What is expected
What do the lines from the top of the data through the line with "on the underside." say? Quote them exactly and include both ends.

[Rows from a 3D modeling dataset]
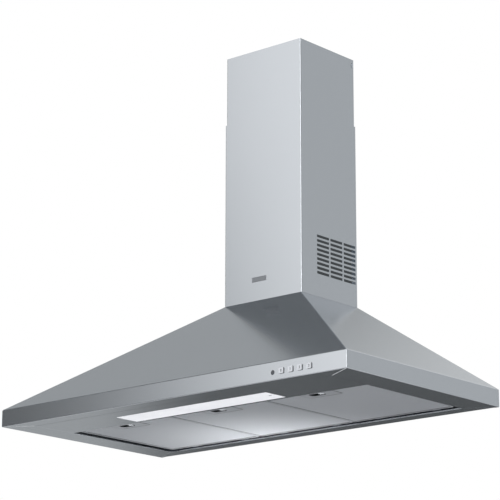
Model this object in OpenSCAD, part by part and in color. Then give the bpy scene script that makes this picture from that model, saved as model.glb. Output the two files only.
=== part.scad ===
// Wall-mounted chimney range hood: a stainless steel pyramid canopy with three grease
// filters and a lamp in its underside, a centrifugal blower inside, and a two-piece chimney.
// +X runs to the right, +Y to the wall and +Z up. The origin lies under the middle, on the underside.

/* [Canopy] */
// Width of the canopy across its front
canopy_w = 898; // [880:1:930]
// Depth of the canopy from its front face to the wall
canopy_d = 480; // [470:1:495]
// Height of the upright band round the canopy
band_h = 35; // [33:1:40]
// Height from the underside to the foot of the chimney
canopy_h = 253; // [248:1:262]
// Thickness of the stainless steel sheet
sheet_t = 1; // [0.8:0.1:1.2]
// Width of the front flange of the underside
front_flange_w = 36; // [32:1:40]
// Width of the two side flanges of the underside
side_flange_w = 63; // [58:1:68]
// Width of the rear flange of the underside
rear_flange_w = 36; // [32:1:40]
// Height of the lip folded up round the opening in the underside
lip_h = 14; // [13.8:0.1:16]
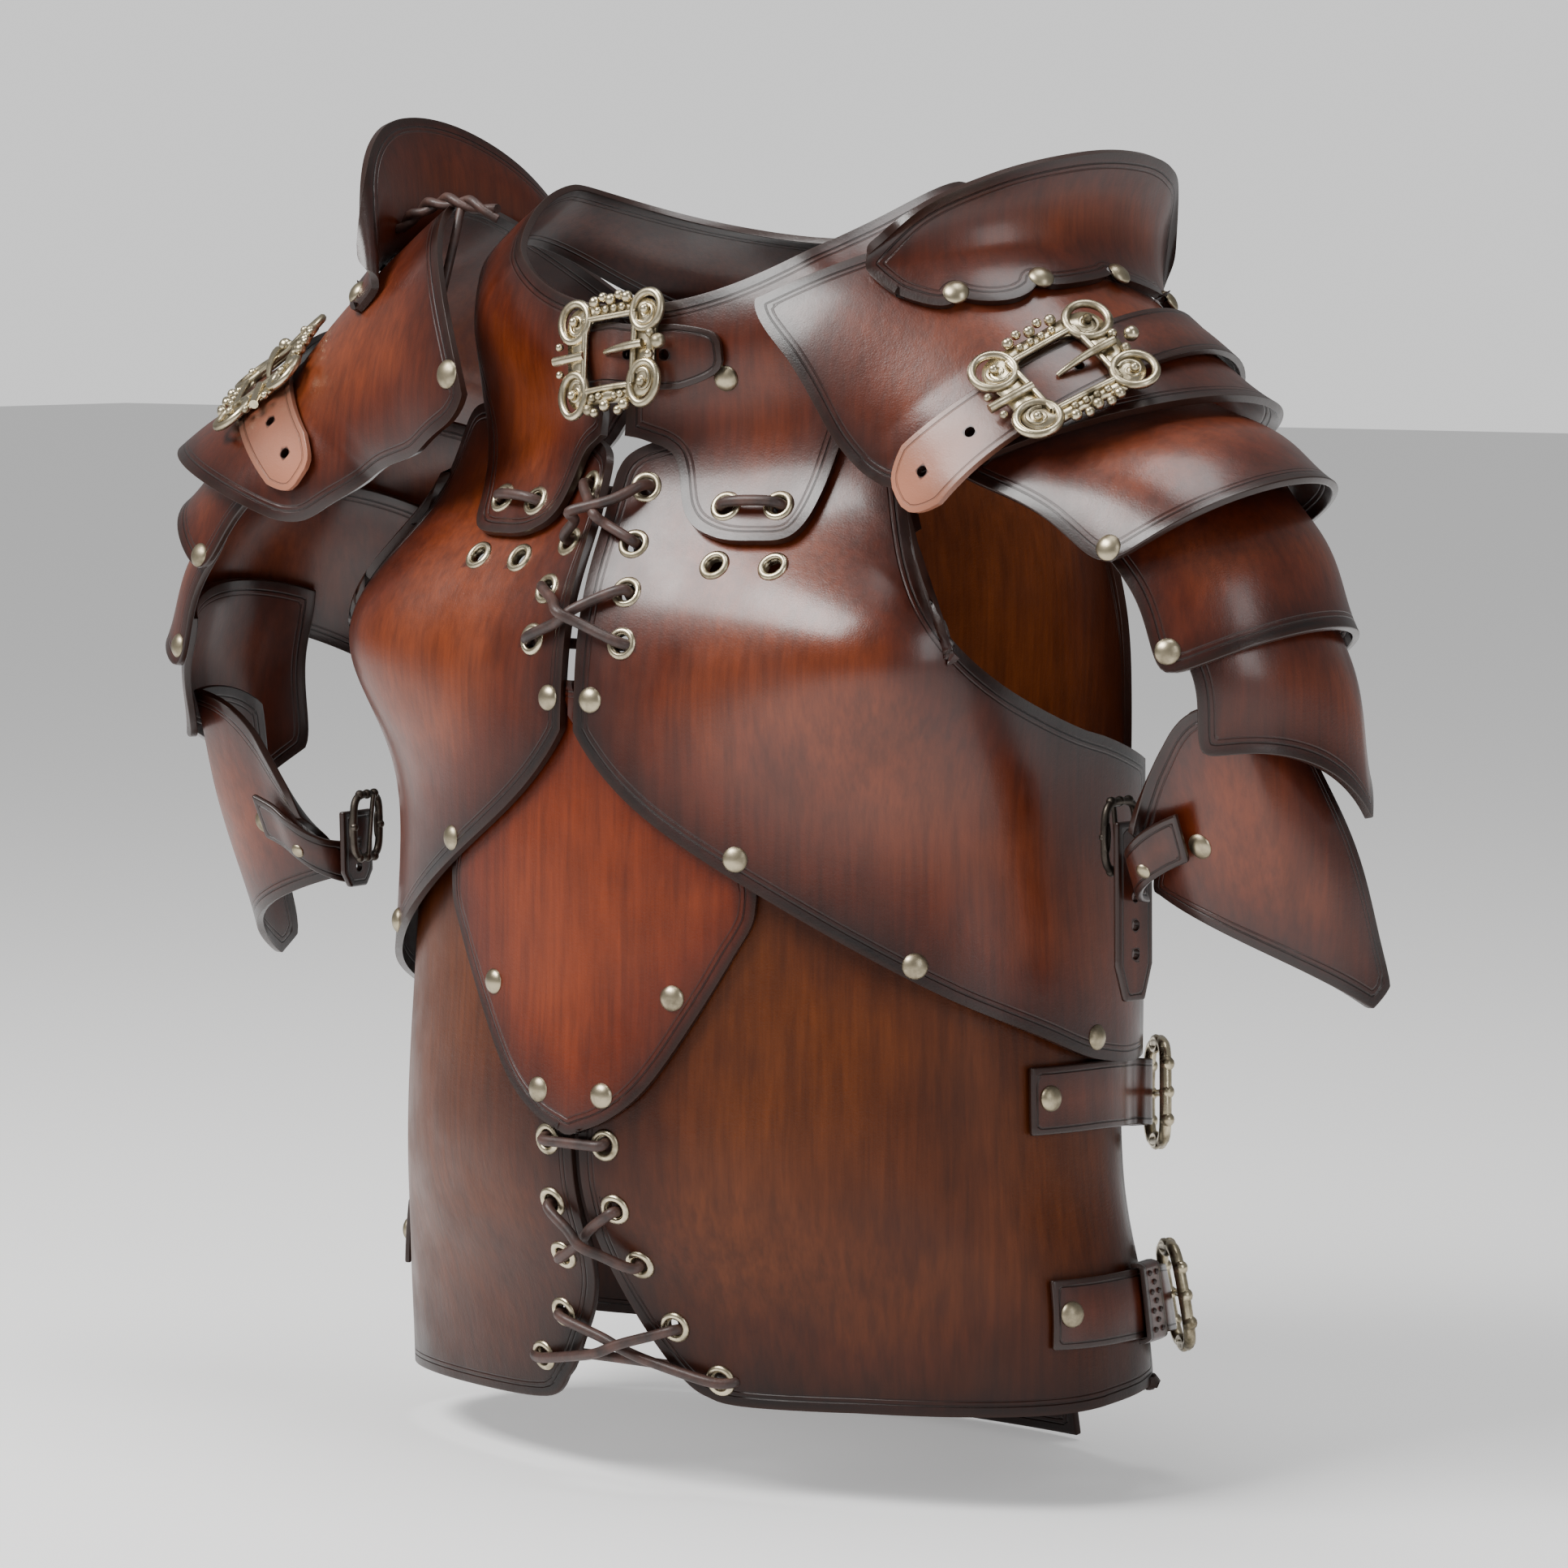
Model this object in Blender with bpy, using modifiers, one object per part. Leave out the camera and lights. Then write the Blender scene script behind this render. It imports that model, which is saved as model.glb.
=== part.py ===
"""Leather chest armour for a woman: two breast panels, a belly shield and two laced belly panels in
front, a back plate behind, a gorget round the neck, and on each shoulder a cap with a standing neck
guard and four lames down the arm. The wearer faces -Y, +X is the wearer's left, and the origin is
where the armour sits, midway between the tops of the shoulders.

Each leather piece is laid on one of two forms. The torso form is a stack of closed rings, and a place
on it is a turn (degrees, 0 in front, 90 at the wearer's left) and a level (ring number, up from the
hem). The shoulder form is a row of arches from the neck out over the shoulder, and a place on it is a
turn (degrees, 90 in front, 0 on top, -90 behind) and a level (arch number, out from the neck).
"""

import math

import bmesh
import bpy
from mathutils import Matrix, Vector

LEFT, RIGHT = 1, -1
SIDES = ((LEFT, "left"), (RIGHT, "right"))

# Steps over which a form's slope is measured: degrees, and levels or shares of a route
TURN_STEP = 1.0
LEVEL_STEP = 0.05
SHORT_STEP = 0.02

# Sizes of the torso form, in metres
BODY_LENGTH = 0.465
BODY_HALF_WIDTH = 0.157
FRONT_DEPTH = 0.122
BACK_DEPTH = 0.108
BUST_LIFT = 0.030
BUST_SPREAD = 0.062
BUST_RISE = 0.044
BUST_DROP = 0.170
BUST_TURN = 47.0
CHEST_FALL = 0.0125
CHEST_FALL_LEVEL = 6.3
CHEST_FALL_SPREAD = 1.1
CHEST_FALL_TURN = 22.0

# Sizes of the shoulder form and the sleeve of lames
SHOULDER_REACH = 0.220
SHOULDER_DROP = 0.072
SHOULDER_GIRTH = 0.081
SLEEVE_REACH = 0.225
SLEEVE_DROP = 0.300
SLEEVE_RADIUS = 0.060
RIGHT_CAP_SLIDE = 0.60
RIGHT_SHOULDER_OUT = 0.010
RIGHT_SHOULDER_UP = 0.006

# Leather, and the room between one layer and the next
LEATHER = 0.0030
LAYER_GAP = 0.0012
LAYER = LEATHER + LAYER_GAP
TOUCH_GAP = 0.0004
STRAP_GAP = 0.0021

# Fittings
STRAP_WIDTH = 0.026
STRAP_LEATHER = 0.0026
STRAP_TIP_SHARE = 0.45
ARM_TIP_SHARE = 0.55
ARM_TIP_START = 0.8
PAULDRON_BUCKLE = (0.062, 0.048)
GORGET_BUCKLE = (0.054, 0.047)
SIDE_BUCKLE = (0.034, 0.044)
ARM_BUCKLE = (0.018, 0.026)
ARM_STRAP_WIDTH = 0.020
BIG_BUCKLE_WIRE = 0.0036
SMALL_BUCKLE_WIRE = 0.0024
ARM_BUCKLE_WIRE = 0.0016
ARM_BUCKLE_POINTS = 8
BUCKLE_POINTS = 14
BUCKLE_SQUARENESS = 3.0
BIG_BUCKLE_SEAT = 0.0004
SIDE_BUCKLE_SEATS = {"upper": -0.0021, "lower": -0.0012}
LACE_WIRE = 0.0021
LACE_LIFT = 0.0011
LACE_BENDS = ((0.3, 0.6), (0.5, 1.0), (0.7, 0.6))
EYELET_HOLE = 0.0076
HOLE_SIDES = 8
CUTTER_LENGTH = 0.032
GUARD_HEIGHT = 0.046
GUARD_FLANGE = 0.013
GUARD_SEAT = LEATHER + TOUCH_GAP
FLANGE_TOP = 0.25
TAIL_TURN = 25.0
TAIL_LEVELS = (-0.62, 0.60)

# Rings of the torso, from the hem up. Heights are shares of BODY_LENGTH at the front, the sides and the
# back. Width, ahead and behind are shares of the half width and of the two depths. Keel rounds the
# front less the lower it is, and round does the same for the back.
# front, side, back, width, ahead, behind, keel, round
TORSO_RINGS = (
    (-0.994, -1.000, -1.010, 1.135, 0.770, 0.960, 1.65, 2.4),
    (-0.914, -0.914, -0.918, 1.120, 0.852, 0.880, 1.65, 2.4),
    (-0.806, -0.806, -0.806, 1.062, 1.016, 0.815, 1.70, 2.4),
    (-0.645, -0.645, -0.645, 1.032, 1.008, 0.930, 1.68, 2.4),
    (-0.505, -0.505, -0.505, 1.000, 1.000, 1.110, 1.60, 2.4),
    (-0.355, -0.355, -0.355, 0.987, 0.965, 1.167, 1.40, 2.4),
    (-0.258, -0.247, -0.247, 0.975, 0.860, 1.111, 1.25, 2.3),
    (-0.183, -0.140, -0.140, 0.949, 0.754, 0.981, 1.40, 2.3),
    (-0.129, -0.045, -0.077, 0.828, 0.705, 0.796, 1.80, 2.2),
    (-0.095, 0.013, -0.038, 0.618, 0.672, 0.556, 2.10, 2.1),
)
SIDE_ROUND = 2.2
RING_SWAY = 1.5
NECK_LEVEL = 9.0

# Arches of the shoulder, from the neck out. Reach and drop place the top of the arch, as shares of the
# two sizes. Tip is the angle of the arch's plane, and rise and girth are its radii upward and fore and
# aft, as shares of SHOULDER_GIRTH.
# reach, drop, tip, rise, girth
SHOULDER_ARCHES = (
    (0.27, 0.10, 8.0, 1.23, 1.14),
    (0.48, -0.08, 20.0, 1.20, 1.11),
    (0.67, -0.40, 36.0, 1.14, 1.06),
    (0.84, -0.76, 52.0, 1.06, 1.02),
    (0.97, -1.12, 65.0, 1.00, 0.99),
    (1.14, -1.45, 74.0, 0.98, 0.98),
    (1.29, -1.85, 82.0, 0.97, 0.97),
)

# Lower edges of the four lames. Reach, back and drop place the edge's centre, as shares of
# SLEEVE_REACH and SLEEVE_DROP. Radius is a share of SLEEVE_RADIUS. Front and rear are the turns where
# the lame ends, and the dips lower its front corner and its outer rear tip, as shares of SLEEVE_DROP.
# Flare is how far the tip stands out, and inset how far the lame is tucked in under the one above, as
# shares of SLEEVE_RADIUS. The lame lies closest to the one above at its seat turn.
# reach, back, drop, radius, slope, front, rear, front dip, tip dip, tip turn, tip sharpness, flare, inset,
# seat turn
LAMES = (
    (0.925, -0.085, 0.454, 1.08, 0.49, 76.0, -88.0, 0.030, 0.000, 0.0, 1.0, 0.0, 0.0, 76.0),
    (0.990, -0.080, 0.617, 1.00, 0.44, 70.0, -82.0, 0.005, 0.000, 0.0, 1.0, 0.0, 0.08, 70.0),
    (0.995, -0.044, 0.670, 0.93, 0.03, 62.0, -44.0, 0.020, 0.105, -20.4, 3.2, 0.11, 0.0, 62.0),
    (0.998, 0.130, 0.872, 0.88, 0.02, 129.0, -3.0, 0.000, 0.140, 11.7, 1.3, 0.03, 0.20, 48.0),
)
RIGHT_SLEEVE_OUT = 0.006
RIGHT_SLEEVE_DOWN = 0.018
FRONT, REAR, INSET, SEAT = 5, 6, 12, 13
TIP_SPREAD = 110.0
SLEEVE_FLATNESS = 0.90
LAME_TUCK = 0.70
LAME_TOP_LEVEL = 3.60
LAME_BULGE = 0.004
LAME_ROOM = 0.0038
FIRST_LAME_ROOM = 0.0075
FIRST_LAME_SEATS = {LEFT: -0.0006, RIGHT: -0.0024}
SEAT_SPREAD = 45.0
SEAT_FALL = 1.5
LAME_SEATS = (0.0, 0.0016, 0.0016, 0.0009)
LAME_BULGE_TOWARD = (1.0, 0.0, 0.6)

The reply
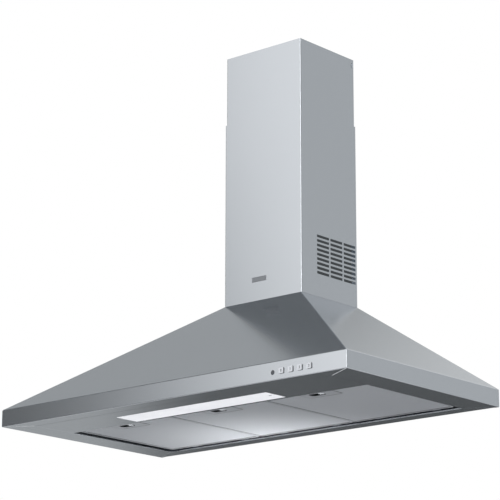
Model this object in OpenSCAD, part by part and in color. Then give the bpy scene script that makes this picture from that model, saved as model.glb. Output the two files only.
=== part.scad ===
// Wall-mounted chimney range hood: a stainless steel pyramid canopy with three grease
// filters and a lamp in its underside, a centrifugal blower inside, and a two-piece chimney.
// +X runs to the right, +Y to the wall and +Z up. The origin lies under the middle, on the underside.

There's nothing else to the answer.